* start Given information *

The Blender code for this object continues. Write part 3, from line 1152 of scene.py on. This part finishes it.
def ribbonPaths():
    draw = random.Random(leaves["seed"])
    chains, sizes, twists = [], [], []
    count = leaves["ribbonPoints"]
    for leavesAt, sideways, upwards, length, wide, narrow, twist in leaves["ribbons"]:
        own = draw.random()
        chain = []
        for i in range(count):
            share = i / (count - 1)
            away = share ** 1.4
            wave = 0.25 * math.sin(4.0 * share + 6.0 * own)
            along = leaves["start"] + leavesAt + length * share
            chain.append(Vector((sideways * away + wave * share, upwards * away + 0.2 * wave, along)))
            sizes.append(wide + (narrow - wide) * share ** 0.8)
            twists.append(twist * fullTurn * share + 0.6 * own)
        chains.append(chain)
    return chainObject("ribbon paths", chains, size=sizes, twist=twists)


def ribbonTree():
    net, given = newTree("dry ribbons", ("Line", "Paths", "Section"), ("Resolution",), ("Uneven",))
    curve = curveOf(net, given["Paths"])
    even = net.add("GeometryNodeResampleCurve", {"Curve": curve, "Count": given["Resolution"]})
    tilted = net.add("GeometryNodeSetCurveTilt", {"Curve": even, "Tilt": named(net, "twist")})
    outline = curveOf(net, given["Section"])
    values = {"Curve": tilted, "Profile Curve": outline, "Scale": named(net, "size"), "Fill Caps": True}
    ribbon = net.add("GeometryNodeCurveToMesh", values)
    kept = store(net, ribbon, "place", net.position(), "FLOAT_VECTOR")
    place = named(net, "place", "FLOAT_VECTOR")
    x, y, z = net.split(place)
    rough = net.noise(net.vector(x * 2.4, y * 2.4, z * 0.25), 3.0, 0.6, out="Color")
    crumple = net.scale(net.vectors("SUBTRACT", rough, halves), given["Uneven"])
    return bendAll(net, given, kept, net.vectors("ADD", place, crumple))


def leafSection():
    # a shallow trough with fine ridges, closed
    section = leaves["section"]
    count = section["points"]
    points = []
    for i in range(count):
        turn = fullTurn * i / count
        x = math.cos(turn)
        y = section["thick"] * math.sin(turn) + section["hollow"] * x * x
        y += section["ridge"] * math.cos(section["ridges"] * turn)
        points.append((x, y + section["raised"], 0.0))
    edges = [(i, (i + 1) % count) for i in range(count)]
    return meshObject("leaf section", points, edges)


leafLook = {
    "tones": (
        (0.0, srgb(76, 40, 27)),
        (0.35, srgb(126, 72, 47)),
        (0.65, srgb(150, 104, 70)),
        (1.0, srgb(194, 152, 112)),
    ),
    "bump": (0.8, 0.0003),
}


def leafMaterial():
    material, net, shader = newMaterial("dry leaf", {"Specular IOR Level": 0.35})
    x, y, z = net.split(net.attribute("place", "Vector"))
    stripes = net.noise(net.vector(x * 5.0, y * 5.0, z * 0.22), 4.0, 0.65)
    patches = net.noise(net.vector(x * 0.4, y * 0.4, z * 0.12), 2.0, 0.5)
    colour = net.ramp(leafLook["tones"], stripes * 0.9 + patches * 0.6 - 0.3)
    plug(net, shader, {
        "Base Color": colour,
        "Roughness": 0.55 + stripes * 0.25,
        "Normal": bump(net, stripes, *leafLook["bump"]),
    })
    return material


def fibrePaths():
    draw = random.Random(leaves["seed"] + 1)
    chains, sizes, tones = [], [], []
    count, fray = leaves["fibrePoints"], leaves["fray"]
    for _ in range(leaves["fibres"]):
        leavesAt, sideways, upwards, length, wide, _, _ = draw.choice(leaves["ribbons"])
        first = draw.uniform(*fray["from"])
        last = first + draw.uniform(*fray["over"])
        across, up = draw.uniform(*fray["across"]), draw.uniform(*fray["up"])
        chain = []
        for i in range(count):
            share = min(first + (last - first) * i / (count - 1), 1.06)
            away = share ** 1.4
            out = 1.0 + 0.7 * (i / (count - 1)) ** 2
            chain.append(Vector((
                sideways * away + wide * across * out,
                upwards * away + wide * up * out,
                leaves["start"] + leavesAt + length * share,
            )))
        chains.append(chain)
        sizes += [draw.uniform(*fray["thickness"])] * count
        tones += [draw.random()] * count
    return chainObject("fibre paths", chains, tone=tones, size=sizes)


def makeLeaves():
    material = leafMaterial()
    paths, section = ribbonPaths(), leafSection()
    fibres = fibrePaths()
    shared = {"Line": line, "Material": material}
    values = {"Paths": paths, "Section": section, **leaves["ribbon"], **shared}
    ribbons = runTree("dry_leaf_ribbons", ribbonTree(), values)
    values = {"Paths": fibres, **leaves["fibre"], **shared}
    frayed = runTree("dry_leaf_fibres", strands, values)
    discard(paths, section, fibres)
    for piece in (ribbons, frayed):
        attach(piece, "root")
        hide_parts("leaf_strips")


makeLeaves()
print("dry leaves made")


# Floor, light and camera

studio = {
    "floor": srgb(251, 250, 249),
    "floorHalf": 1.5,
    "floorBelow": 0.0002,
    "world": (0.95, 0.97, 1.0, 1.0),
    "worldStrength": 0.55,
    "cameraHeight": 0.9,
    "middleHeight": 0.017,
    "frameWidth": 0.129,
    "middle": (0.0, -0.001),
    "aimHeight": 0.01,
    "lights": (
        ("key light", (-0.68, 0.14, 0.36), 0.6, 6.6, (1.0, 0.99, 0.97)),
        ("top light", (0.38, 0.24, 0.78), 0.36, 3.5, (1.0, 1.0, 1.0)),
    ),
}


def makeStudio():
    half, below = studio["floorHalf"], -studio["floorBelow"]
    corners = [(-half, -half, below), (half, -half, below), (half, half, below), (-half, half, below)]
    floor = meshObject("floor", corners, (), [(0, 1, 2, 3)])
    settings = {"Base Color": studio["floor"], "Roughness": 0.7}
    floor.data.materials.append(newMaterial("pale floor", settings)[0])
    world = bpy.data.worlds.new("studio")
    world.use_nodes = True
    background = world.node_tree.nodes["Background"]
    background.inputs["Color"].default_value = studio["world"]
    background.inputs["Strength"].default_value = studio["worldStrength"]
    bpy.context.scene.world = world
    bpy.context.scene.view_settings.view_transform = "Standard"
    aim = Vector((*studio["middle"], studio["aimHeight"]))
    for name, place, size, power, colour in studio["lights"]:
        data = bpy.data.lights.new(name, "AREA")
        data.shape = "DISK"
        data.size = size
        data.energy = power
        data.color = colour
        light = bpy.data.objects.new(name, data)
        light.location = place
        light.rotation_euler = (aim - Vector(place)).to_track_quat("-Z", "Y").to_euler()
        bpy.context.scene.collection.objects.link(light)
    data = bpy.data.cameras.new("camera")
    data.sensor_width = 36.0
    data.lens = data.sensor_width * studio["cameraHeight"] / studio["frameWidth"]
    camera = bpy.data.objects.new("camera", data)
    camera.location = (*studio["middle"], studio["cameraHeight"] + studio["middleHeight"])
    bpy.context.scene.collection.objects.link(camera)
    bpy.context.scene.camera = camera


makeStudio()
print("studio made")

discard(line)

* end Given information *

§ **Written problem**
Copy out the whole listing exactly as written.

§ **Answer below**
The Blender code for this object continues. Write part 3, from line 1152 of scene.py on. This part finishes it.
def ribbonPaths():
    draw = random.Random(leaves["seed"])
    chains, sizes, twists = [], [], []
    count = leaves["ribbonPoints"]
    for leavesAt, sideways, upwards, length, wide, narrow, twist in leaves["ribbons"]:
        own = draw.random()
        chain = []
        for i in range(count):
            share = i / (count - 1)
            away = share ** 1.4
            wave = 0.25 * math.sin(4.0 * share + 6.0 * own)
            along = leaves["start"] + leavesAt + length * share
            chain.append(Vector((sideways * away + wave * share, upwards * away + 0.2 * wave, along)))
            sizes.append(wide + (narrow - wide) * share ** 0.8)
            twists.append(twist * fullTurn * share + 0.6 * own)
        chains.append(chain)
    return chainObject("ribbon paths", chains, size=sizes, twist=twists)


def ribbonTree():
    net, given = newTree("dry ribbons", ("Line", "Paths", "Section"), ("Resolution",), ("Uneven",))
    curve = curveOf(net, given["Paths"])
    even = net.add("GeometryNodeResampleCurve", {"Curve": curve, "Count": given["Resolution"]})
    tilted = net.add("GeometryNodeSetCurveTilt", {"Curve": even, "Tilt": named(net, "twist")})
    outline = curveOf(net, given["Section"])
    values = {"Curve": tilted, "Profile Curve": outline, "Scale": named(net, "size"), "Fill Caps": True}
    ribbon = net.add("GeometryNodeCurveToMesh", values)
    kept = store(net, ribbon, "place", net.position(), "FLOAT_VECTOR")
    place = named(net, "place", "FLOAT_VECTOR")
    x, y, z = net.split(place)
    rough = net.noise(net.vector(x * 2.4, y * 2.4, z * 0.25), 3.0, 0.6, out="Color")
    crumple = net.scale(net.vectors("SUBTRACT", rough, halves), given["Uneven"])
    return bendAll(net, given, kept, net.vectors("ADD", place, crumple))


def leafSection():
    # a shallow trough with fine ridges, closed
    section = leaves["section"]
    count = section["points"]
    points = []
    for i in range(count):
        turn = fullTurn * i / count
        x = math.cos(turn)
        y = section["thick"] * math.sin(turn) + section["hollow"] * x * x
        y += section["ridge"] * math.cos(section["ridges"] * turn)
        points.append((x, y + section["raised"], 0.0))
    edges = [(i, (i + 1) % count) for i in range(count)]
    return meshObject("leaf section", points, edges)


leafLook = {
    "tones": (
        (0.0, srgb(76, 40, 27)),
        (0.35, srgb(126, 72, 47)),
        (0.65, srgb(150, 104, 70)),
        (1.0, srgb(194, 152, 112)),
    ),
    "bump": (0.8, 0.0003),
}


def leafMaterial():
    material, net, shader = newMaterial("dry leaf", {"Specular IOR Level": 0.35})
    x, y, z = net.split(net.attribute("place", "Vector"))
    stripes = net.noise(net.vector(x * 5.0, y * 5.0, z * 0.22), 4.0, 0.65)
    patches = net.noise(net.vector(x * 0.4, y * 0.4, z * 0.12), 2.0, 0.5)
    colour = net.ramp(leafLook["tones"], stripes * 0.9 + patches * 0.6 - 0.3)
    plug(net, shader, {
        "Base Color": colour,
        "Roughness": 0.55 + stripes * 0.25,
        "Normal": bump(net, stripes, *leafLook["bump"]),
    })
    return material


def fibrePaths():
    draw = random.Random(leaves["seed"] + 1)
    chains, sizes, tones = [], [], []
    count, fray = leaves["fibrePoints"], leaves["fray"]
    for _ in range(leaves["fibres"]):
        leavesAt, sideways, upwards, length, wide, _, _ = draw.choice(leaves["ribbons"])
        first = draw.uniform(*fray["from"])
        last = first + draw.uniform(*fray["over"])
        across, up = draw.uniform(*fray["across"]), draw.uniform(*fray["up"])
        chain = []
        for i in range(count):
            share = min(first + (last - first) * i / (count - 1), 1.06)
            away = share ** 1.4
            out = 1.0 + 0.7 * (i / (count - 1)) ** 2
            chain.append(Vector((
                sideways * away + wide * across * out,
                upwards * away + wide * up * out,
                leaves["start"] + leavesAt + length * share,
            )))
        chains.append(chain)
        sizes += [draw.uniform(*fray["thickness"])] * count
        tones += [draw.random()] * count
    return chainObject("fibre paths", chains, tone=tones, size=sizes)


def makeLeaves():
    material = leafMaterial()
    paths, section = ribbonPaths(), leafSection()
    fibres = fibrePaths()
    shared = {"Line": line, "Material": material}
    values = {"Paths": paths, "Section": section, **leaves["ribbon"], **shared}
    ribbons = runTree("dry_leaf_ribbons", ribbonTree(), values)
    values = {"Paths": fibres, **leaves["fibre"], **shared}
    frayed = runTree("dry_leaf_fibres", strands, values)
    discard(paths, section, fibres)
    for piece in (ribbons, frayed):
        attach(piece, "root")
        hide_parts("leaf_strips")


makeLeaves()
print("dry leaves made")


# Floor, light and camera

studio = {
    "floor": srgb(251, 250, 249),
    "floorHalf": 1.5,
    "floorBelow": 0.0002,
    "world": (0.95, 0.97, 1.0, 1.0),
    "worldStrength": 0.55,
    "cameraHeight": 0.9,
    "middleHeight": 0.017,
    "frameWidth": 0.129,
    "middle": (0.0, -0.001),
    "aimHeight": 0.01,
    "lights": (
        ("key light", (-0.68, 0.14, 0.36), 0.6, 6.6, (1.0, 0.99, 0.97)),
        ("top light", (0.38, 0.24, 0.78), 0.36, 3.5, (1.0, 1.0, 1.0)),
    ),
}


def makeStudio():
    half, below = studio["floorHalf"], -studio["floorBelow"]
    corners = [(-half, -half, below), (half, -half, below), (half, half, below), (-half, half, below)]
    floor = meshObject("floor", corners, (), [(0, 1, 2, 3)])
    settings = {"Base Color": studio["floor"], "Roughness": 0.7}
    floor.data.materials.append(newMaterial("pale floor", settings)[0])
    world = bpy.data.worlds.new("studio")
    world.use_nodes = True
    background = world.node_tree.nodes["Background"]
    background.inputs["Color"].default_value = studio["world"]
    background.inputs["Strength"].default_value = studio["worldStrength"]
    bpy.context.scene.world = world
    bpy.context.scene.view_settings.view_transform = "Standard"
    aim = Vector((*studio["middle"], studio["aimHeight"]))
    for name, place, size, power, colour in studio["lights"]:
        data = bpy.data.lights.new(name, "AREA")
        data.shape = "DISK"
        data.size = size
        data.energy = power
        data.color = colour
        light = bpy.data.objects.new(name, data)
        light.location = place
        light.rotation_euler = (aim - Vector(place)).to_track_quat("-Z", "Y").to_euler()
        bpy.context.scene.collection.objects.link(light)
    data = bpy.data.cameras.new("camera")
    data.sensor_width = 36.0
    data.lens = data.sensor_width * studio["cameraHeight"] / studio["frameWidth"]
    camera = bpy.data.objects.new("camera", data)
    camera.location = (*studio["middle"], studio["cameraHeight"] + studio["middleHeight"])
    bpy.context.scene.collection.objects.link(camera)
    bpy.context.scene.camera = camera


makeStudio()
print("studio made")

discard(line)